I've never meant to closely follow DPRK issues in this blog, but lately it seems to have become a habit, as there have been things worthy of interest lately, involving Finland and North Korea (the train fracas between NK diplomats and Finnish authorites and the subsequent NK complaint over the incident). Another much smaller recent issue is about a Finnish company L-Fashion Group having bought a garment sample from North Korea, which was briefly mentioned in a report Vaatteita etelästä (pdf, "clothes from the south"), which deals with the social and environmental responsibility of companies. The report was introduced in article by a monthly magazine Voima titled Luhta brändää Pohjois-Korean? ("Luhta branding North Korea?).

Ordering samples from North Korea is cited by Voima as an example of companies' lack of social responsibility and disinterest towards human rights and working conditions. In it, the magazine is correct. An interesting thing is that it has taken some time for Voima to find out that DPRK is indeed a dictatorship which is, among other things, not welcoming towards factory inspections. Some five years ago, Voima published a DPRK travel report by a juche-enthusiastic Finnish communist (see Kominform maintained by him), in which nothing but praise towards the country was heaped. The original article by the visitor, back the available online, stated that the footage on starving North Korean children must have been manufactured in Hollywood; understandably, that passage had been edited from the published article, cannot tell if by the author or by Voima.
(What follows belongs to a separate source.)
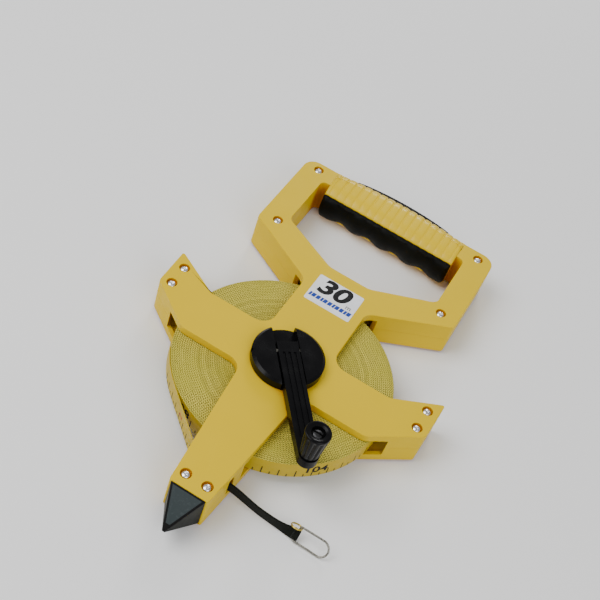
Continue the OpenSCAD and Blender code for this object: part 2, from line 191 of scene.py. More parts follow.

In the same page the mag accused Kim Dae-jung of buying arms with his Nobel price money. Say what you will about KDJ's Nobel price, but back then this was Voima's attitude towards people who had risked their lives in struggle for democracy back then. This has left a particularly unwashable stain in the magazine's progressiveness.

About the garment samples from North Korea, the representative of L-Fashion Group wouldn't answer to any questions on the possible subcontractors there. I have no idea about the state of garment industry in North Korea, and I have neither heard anything about sourcing in garment manufacturing, except for Kaesong...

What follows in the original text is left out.